By excising this provision, the revisers might be thought to have made a significant change to subpoena practice under a variety of federal statutes. In the absence of former Rule 45(b)(2)(D), it could be argued that § 3731(a) and other similar statutes have been abrogated. Under the Rules Enabling Act, 28 U.S.C. § 2072(b), federal rules supersede previously existing statutes with which they conflict. Courts agree that under this provision, if there is a conflict between a rule and a statute, the later-enacted provision governs; new rules automatically abrogate conflicting statutes, but Congress retains the power to supersede rules through subsequent action. Jackson v. Stinnett, 102 F.3d 132, 134-5 (5th Cir. 1996); Local Union No. 38, Sheet Metal Workers' Int'l Ass'n, AFL-CIO v. Custom Air Sys., Inc., 333 F.3d 345, 348 (2d Cir. 2003). Thus, if they were in conflict, the 2013 revisions to Rule 45 would trump the 1978 enactment of § 3731(a), as well as other previously existing statutes.
These two provisions are superficially in conflict. Rule 45(d)(3)(A)(ii) expressly requires a subpoena to be quashed if it fails to comply with the geographical limits specified in Rule 45(c). In turn, Rule 45(c)(1) only allows a subpoena to command a person to attend a trial, hearing or deposition within the state, or within 100 miles of, where the person resides, is employed, or regularly transacts business.
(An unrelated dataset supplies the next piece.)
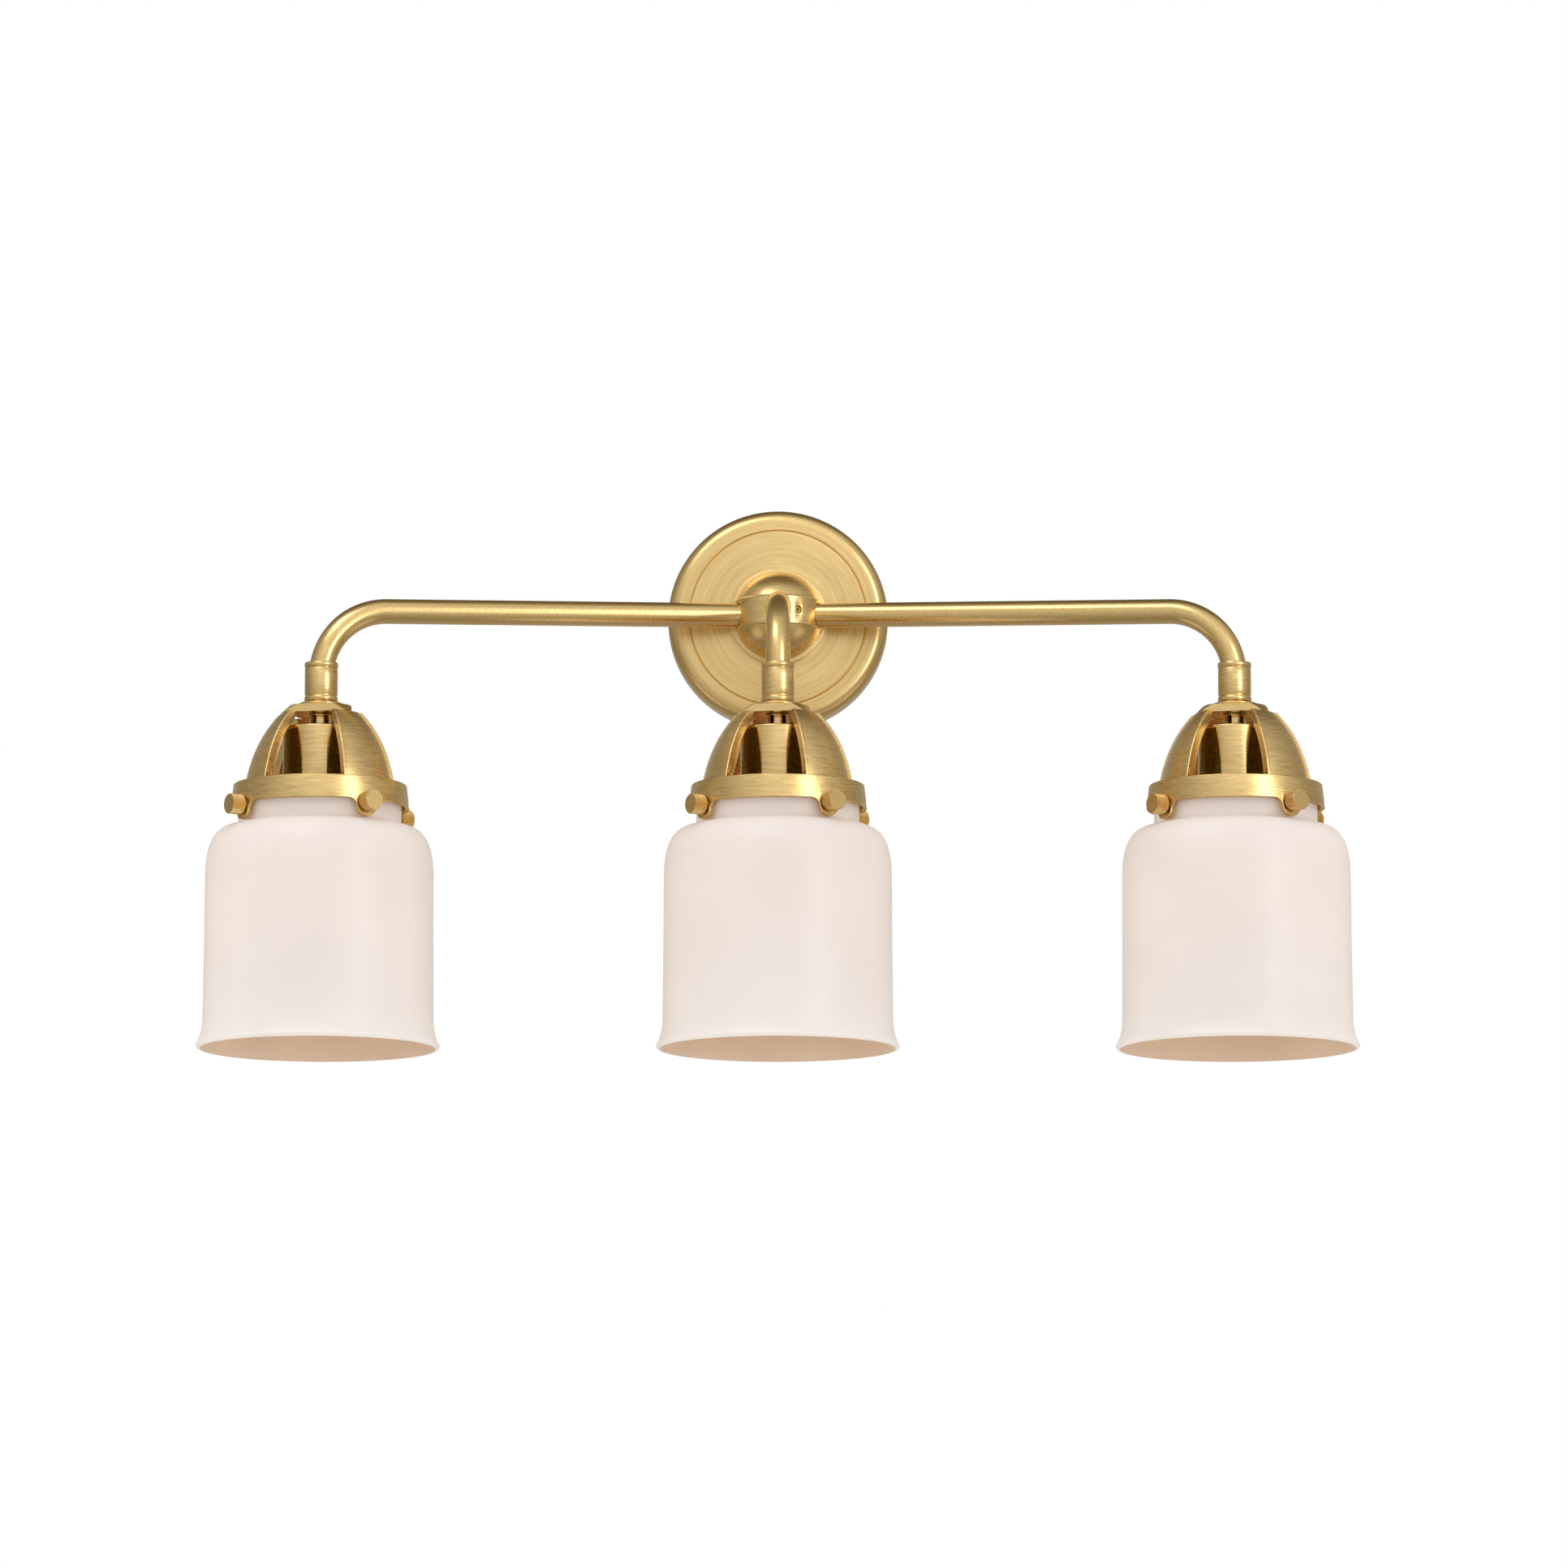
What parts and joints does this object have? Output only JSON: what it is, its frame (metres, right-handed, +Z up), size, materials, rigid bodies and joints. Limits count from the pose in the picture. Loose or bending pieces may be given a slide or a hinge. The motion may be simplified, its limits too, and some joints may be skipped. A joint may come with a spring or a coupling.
{
  "type": "vanity light bar",
  "caption": "Wall-mounted vanity light: round plate, ball hub and bent brass arms that hold bell-shaped opal glass shades over screw-in bulbs.",
  "frame": {"origin": "centre of the wall plate, on the wall's surface", "axes": "+Z up, +X to the viewer's right when facing the wall's fitting, -Y out of the wall towards the room"},
  "size_m": [0.5846, 0.1522, 0.2905],
  "materials": {
    "satin_brass": "satin, brushed and lacquered, pale gold",
    "plain_brass": "drawn sheet brass, unlacquered",
    "zinc_steel": "zinc-plated steel",
    "green_screw": "green passivated earth screw",
    "dark_phenolic": "moulded phenolic, dark brown",
    "nickel_base": "rolled thread, bright",
    "frosted_glass": "inside-frosted bulb glass",
    "opal_glass": "satin-etched opal white glass"
  },
  "bodies": {
    "root": {"wall_plate": "satin_brass", "crossbar": "zinc_steel", "hub_stem": "zinc_steel", "stem_back_nut": "zinc_steel", "stem_front_nut": "zinc_steel", "ground_screw": "green_screw", "hub_ball": "satin_brass", "hub_set_screw": "zinc_steel", "arm_left": "satin_brass", "arm_centre": "satin_brass", "arm_right": "satin_brass", "collar_left": "satin_brass", "check_ring_left": "satin_brass", "nipple_left": "zinc_steel", "vent_sleeve_left": "satin_brass", "holder_left": "satin_brass", "socket_cup_left": "satin_brass", "socket_body_left": "dark_phenolic", "screw_shell_left": "plain_brass", "shade_left": "opal_glass", "collar_centre": "satin_brass", "check_ring_centre": "satin_brass", "nipple_centre": "zinc_steel", "vent_sleeve_centre": "satin_brass", "holder_centre": "satin_brass", "socket_cup_centre": "satin_brass", "socket_body_centre": "dark_phenolic", "screw_shell_centre": "plain_brass", "shade_centre": "opal_glass", "collar_right": "satin_brass", "check_ring_right": "satin_brass", "nipple_right": "zinc_steel", "vent_sleeve_right": "satin_brass", "holder_right": "satin_brass", "socket_cup_right": "satin_brass", "socket_body_right": "dark_phenolic", "screw_shell_right": "plain_brass", "shade_right": "opal_glass"},
    "bulb_left": {"bulb_base_left": "nickel_base", "bulb_glass_left": "frosted_glass"},
    "thumbscrew_left_1": {"thumbscrew_left_1": "satin_brass"},
    "thumbscrew_left_2": {"thumbscrew_left_2": "satin_brass"},
    "thumbscrew_left_3": {"thumbscrew_left_3": "satin_brass"},
    "thumbscrew_left_4": {"thumbscrew_left_4": "satin_brass"},
    "bulb_centre": {"bulb_base_centre": "nickel_base", "bulb_glass_centre": "frosted_glass"},
    "thumbscrew_centre_1": {"thumbscrew_centre_1": "satin_brass"},
    "thumbscrew_centre_2": {"thumbscrew_centre_2": "satin_brass"},
    "thumbscrew_centre_3": {"thumbscrew_centre_3": "satin_brass"},
    "thumbscrew_centre_4": {"thumbscrew_centre_4": "satin_brass"},
    "bulb_right": {"bulb_base_right": "nickel_base", "bulb_glass_right": "frosted_glass"},
    "thumbscrew_right_1": {"thumbscrew_right_1": "satin_brass"},
    "thumbscrew_right_2": {"thumbscrew_right_2": "satin_brass"},
    "thumbscrew_right_3": {"thumbscrew_right_3": "satin_brass"},
    "thumbscrew_right_4": {"thumbscrew_right_4": "satin_brass"}
  },
  "joints": [
    {"name": "bulb_turn_left", "type": "hinge", "parent": "root", "child": "bulb_left", "pos_m": [-0.232, -0.091, -0.145], "axis": [0, 0, 1], "continuous": true},
    {"name": "screw_out_left_1", "type": "slide", "parent": "root", "child": "thumbscrew_left_1", "axis": [0.5664, -0.8241, 0], "range_m": [0, 0.0025]},
    {"name": "screw_out_left_2", "type": "slide", "parent": "root", "child": "thumbscrew_left_2", "axis": [0.8241, 0.5664, 0], "range_m": [0, 0.0025]},
    {"name": "screw_out_left_3", "type": "slide", "parent": "root", "child": "thumbscrew_left_3", "axis": [-0.5664, 0.8241, 0], "range_m": [0, 0.0025]},
    {"name": "screw_out_left_4", "type": "slide", "parent": "root", "child": "thumbscrew_left_4", "axis": [-0.8241, -0.5664, 0], "range_m": [0, 0.0025]},
    {"name": "bulb_turn_centre", "type": "hinge", "parent": "root", "child": "bulb_centre", "pos_m": [0, -0.091, -0.145], "axis": [0, 0, 1], "continuous": true},
    {"name": "screw_out_centre_1", "type": "slide", "parent": "root", "child": "thumbscrew_centre_1", "axis": [0.5664, -0.8241, 0], "range_m": [0, 0.0025]},
    {"name": "screw_out_centre_2", "type": "slide", "parent": "root", "child": "thumbscrew_centre_2", "axis": [0.8241, 0.5664, 0], "range_m": [0, 0.0025]},
    {"name": "screw_out_centre_3", "type": "slide", "parent": "root", "child": "thumbscrew_centre_3", "axis": [-0.5664, 0.8241, 0], "range_m": [0, 0.0025]},
    {"name": "screw_out_centre_4", "type": "slide", "parent": "root", "child": "thumbscrew_centre_4", "axis": [-0.8241, -0.5664, 0], "range_m": [0, 0.0025]},
    {"name": "bulb_turn_right", "type": "hinge", "parent": "root", "child": "bulb_right", "pos_m": [0.232, -0.091, -0.145], "axis": [0, 0, 1], "continuous": true},
    {"name": "screw_out_right_1", "type": "slide", "parent": "root", "child": "thumbscrew_right_1", "axis": [0.5664, -0.8241, 0], "range_m": [0, 0.0025]},
    {"name": "screw_out_right_2", "type": "slide", "parent": "root", "child": "thumbscrew_right_2", "axis": [0.8241, 0.5664, 0], "range_m": [0, 0.0025]},
    {"name": "screw_out_right_3", "type": "slide", "parent": "root", "child": "thumbscrew_right_3", "axis": [-0.5664, 0.8241, 0], "range_m": [0, 0.0025]},
    {"name": "screw_out_right_4", "type": "slide", "parent": "root", "child": "thumbscrew_right_4", "axis": [-0.8241, -0.5664, 0], "range_m": [0, 0.0025]}
  ]
}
No express exception is made for subpoenas authorized by statutes, as was made before 2013. Read literally, then, this would require a subpoena served on a distant, out-of-state witness under § 3731(a) to be quashed.
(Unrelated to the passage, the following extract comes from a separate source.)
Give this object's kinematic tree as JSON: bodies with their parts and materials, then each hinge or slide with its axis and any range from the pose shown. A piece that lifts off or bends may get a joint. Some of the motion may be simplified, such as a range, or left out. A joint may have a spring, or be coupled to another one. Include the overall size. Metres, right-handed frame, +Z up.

Such a literal reading would be inappropriate here, however. The 2013 revisions to Rule 45 involved wholesale revision of the text of the rule but were not intended substantively to alter the locations to where a court's subpoena power would extend. The new subdivision (c) was meant to "collect[] the various provisions on where compliance can be required and simplif[y] them." Fed. R. Civ. P. 45, 2013 Advisory Committee Notes. See also Report of the Civil Rules Advisory Committee to the Standing Committee on Rules of Practice and Procedure at 6, May 2, 2011, available at http://www.uscourts.gov/uscourts/RulesAndPolicies/rules/Reports/CV05-2011.pdf, ("Rule 45(c) conforms very closely to the scattered provisions of the current rule regarding place of compliance"). This was understood to be "mostly a stylistic change." WRIGHT & MILLER, 9A FED. PRAC. & PROC. CIV. § 2451 (3d ed.). Neither the Advisory Committee Notes nor the report of the Civil Rules Advisory Committee suggests that there was any intent to abrogate those statutes allowing for nationwide subpoena powers.
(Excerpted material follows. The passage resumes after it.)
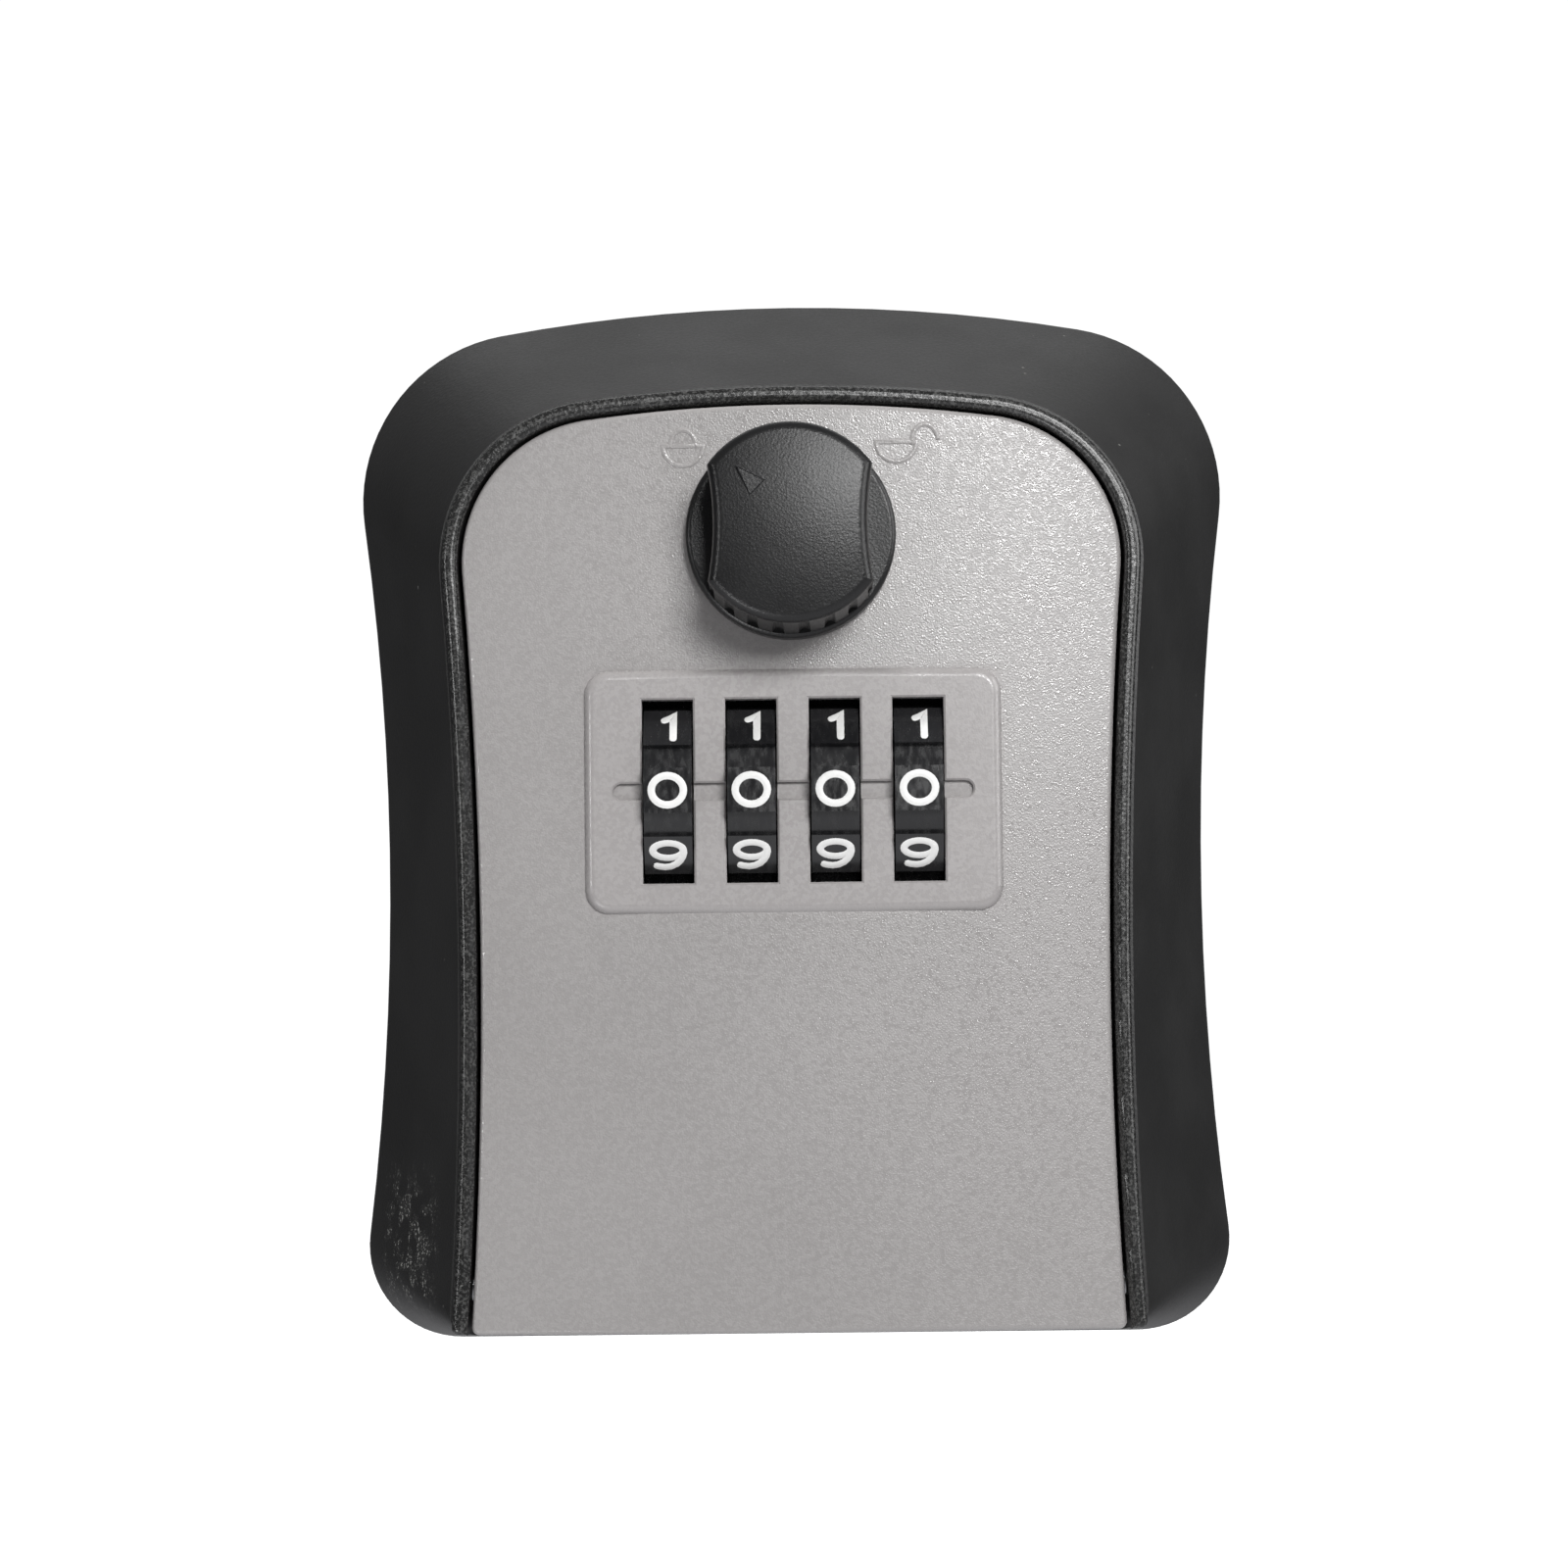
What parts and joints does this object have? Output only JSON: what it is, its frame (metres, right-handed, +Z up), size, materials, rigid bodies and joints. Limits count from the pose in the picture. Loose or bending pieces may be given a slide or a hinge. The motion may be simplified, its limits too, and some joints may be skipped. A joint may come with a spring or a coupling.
{
  "type": "key lock box",
  "caption": "Wall-mounted key lock box: flared housing, drop-down door with number wheels under a slotted pad, and a knob that turns the latch.",
  "frame": {"origin": "centre of the rectangle of four wall-screw holes, on the plane of the housing's back", "axes": "+Y into the wall, +Z up, +X to the right of a person facing the door, so the door faces -Y"},
  "size_m": [0.0968, 0.0511, 0.1153],
  "materials": {
    "housing_black": "moulded, fine grain",
    "door_grey": "grey powder coat with a fine metallic sparkle",
    "cover_black": "moulded, fine grain",
    "knob_black": "moulded, fine grain",
    "wheel_black": "polished, white numbers",
    "sleeve_nylon": "natural nylon",
    "steel": "zinc plated",
    "spring_steel": "spring steel"
  },
  "bodies": {
    "housing": {"housing": "housing_black", "hinge_rod": "steel", "striker": "steel", "striker_screws": "steel"},
    "door": {"door_panel": "door_grey", "inner_cover": "cover_black", "cover_screws": "steel", "wheel_carrier": "cover_black", "wheel_axle": "steel", "detent_spring": "spring_steel", "reset_spring": "spring_steel"},
    "knob": {"knob": "knob_black", "knob_spindle": "steel", "spindle_clip": "steel", "latch_arm": "steel", "arm_washer": "steel", "arm_screw": "steel"},
    "fence": {"fence_bar": "steel"},
    "dial_1": {"number_wheel_1": "wheel_black"},
    "dial_2": {"number_wheel_2": "wheel_black"},
    "dial_3": {"number_wheel_3": "wheel_black"},
    "dial_4": {"number_wheel_4": "wheel_black"},
    "sleeve_1": {"code_sleeve_1": "sleeve_nylon"},
    "sleeve_2": {"code_sleeve_2": "sleeve_nylon"},
    "sleeve_3": {"code_sleeve_3": "sleeve_nylon"},
    "sleeve_4": {"code_sleeve_4": "sleeve_nylon"},
    "reset_lever": {"reset_lever": "sleeve_nylon"}
  },
  "joints": [
    {"name": "door_hinge", "type": "hinge", "parent": "housing", "child": "door", "pos_m": [0, -0.0315, -0.0515], "axis": [1, 0, 0], "range_deg": [0, 105]},
    {"name": "knob_turn", "type": "hinge", "parent": "door", "child": "knob", "pos_m": [0, -0.038, 0.0278], "axis": [0, 1, 0], "range_deg": [-8, 100]},
    {"name": "fence_slide", "type": "slide", "parent": "door", "child": "fence", "axis": [0, 0, -1], "range_m": [-0.0001, 0.0012]},
    {"name": "dial_1_turn", "type": "hinge", "parent": "door", "child": "dial_1", "pos_m": [-0.01328, -0.0289, 0.0007], "axis": [1, 0, 0], "continuous": true},
    {"name": "dial_2_turn", "type": "hinge", "parent": "door", "child": "dial_2", "pos_m": [-0.00443, -0.0289, 0.0007], "axis": [1, 0, 0], "continuous": true},
    {"name": "dial_3_turn", "type": "hinge", "parent": "door", "child": "dial_3", "pos_m": [0.00443, -0.0289, 0.0007], "axis": [1, 0, 0], "continuous": true},
    {"name": "dial_4_turn", "type": "hinge", "parent": "door", "child": "dial_4", "pos_m": [0.01328, -0.0289, 0.0007], "axis": [1, 0, 0], "continuous": true},
    {"name": "reset_slide", "type": "slide", "parent": "door", "child": "reset_lever", "axis": [0, 0, -1], "range_m": [0, 0.005]},
    {"name": "sleeve_1_shift", "type": "slide", "parent": "dial_1", "child": "sleeve_1", "axis": [1, 0, 0], "range_m": [0, 0.001]},
    {"name": "sleeve_2_shift", "type": "slide", "parent": "dial_2", "child": "sleeve_2", "axis": [1, 0, 0], "range_m": [0, 0.001]},
    {"name": "sleeve_3_shift", "type": "slide", "parent": "dial_3", "child": "sleeve_3", "axis": [1, 0, 0], "range_m": [0, 0.001]},
    {"name": "sleeve_4_shift", "type": "slide", "parent": "dial_4", "child": "sleeve_4", "axis": [1, 0, 0], "range_m": [0, 0.001], "deforming": ["reset_spring"]}
  ],
  "couplings": [
    {"joint": "fence_slide", "follows": "knob_turn", "m_per_rad": 0.000676},
    {"joint": "sleeve_1_shift", "follows": "reset_slide", "ratio": 0.2},
    {"joint": "sleeve_2_shift", "follows": "reset_slide", "ratio": 0.2},
    {"joint": "sleeve_3_shift", "follows": "reset_slide", "ratio": 0.2},
    {"joint": "sleeve_4_shift", "follows": "reset_slide", "ratio": 0.2}
  ]
}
In interpreting the relationship between the Rules and statutes, repeals by implication are disfavored, unless there is an irreconcilable conflict between the two provisions. Jackson v. Stinnett, 102 F.3d at 135-36. The conflict between Rule 45 and § 3731(a) is not impossible to resolve. The operation of Rule 45 prior to 2013 shows that specific statutes can provide nationwide subpoena powers alongside the geographically-constrained powers provided in Rule 45. Both provisions can be given effect and doing so would best realize the intent of the Rule's drafters and of Congress.
Reconciling Rule 45 and § 3731(a) requires still one further step, however. In providing for nationwide service of subpoenas under the False Claims Act, Congress did not place any procedural limits on when those subpoenas may be granted. 31 U.S.C. § 3731(a). This stands in contrast to analogous statutes, where cause must be shown for subpoenas issued to distant witnesses. See, e.g., 15 U.S.C. § 23 (antitrust). Prior to 2013, Rule 45(b)(2)(D) would have superimposed such a good cause requirement. Now, if both Rule 45 and § 3731(a) are to be given effect literally, there would be no such cause requirement regarding False Claims Act cases subpoenas. This, too, would stray from the revisers' intent to make only stylistic changes and could not be said to have "preserved all of the protections previously in place for a non-party who is subject to a subpoena." WRIGHT & MILLER, 9A FED. PRAC. & PROC. CIV. § 2451 (3d ed.). Consequently, to preserve the pre-2013 status quo — as I must to enforce both the Rule and the statute faithfully — I will require the parties before me to show good cause before a subpoena shall issue under § 3731(a) compelling attendance at trial by witnesses out-of-state and more than 100 miles away. I conclude that this requirement, now implicit rather than explicit in the Rule, gives meaning to the direction of Rule 45(d)(1) to avoid the imposition of undue burden on persons subject to a subpoena, which the district court is obligated to enforce.
II. CONCLUSION
I am of the view that this Court has the power to compel attendance from witnesses from anywhere in the United States for civil False Claims Act cases, if good cause is shown. This memorandum shall be attached to subpoenas served on witnesses whose presence at the trial in this case is sought based on 31 U.S.C. § 3731(a). Potential witnesses will thereby have notice both that a provisional determination has been made regarding this issue and that it has been made without prejudice, so that they may seek an opportunity to be heard in challenge to the provisional determination.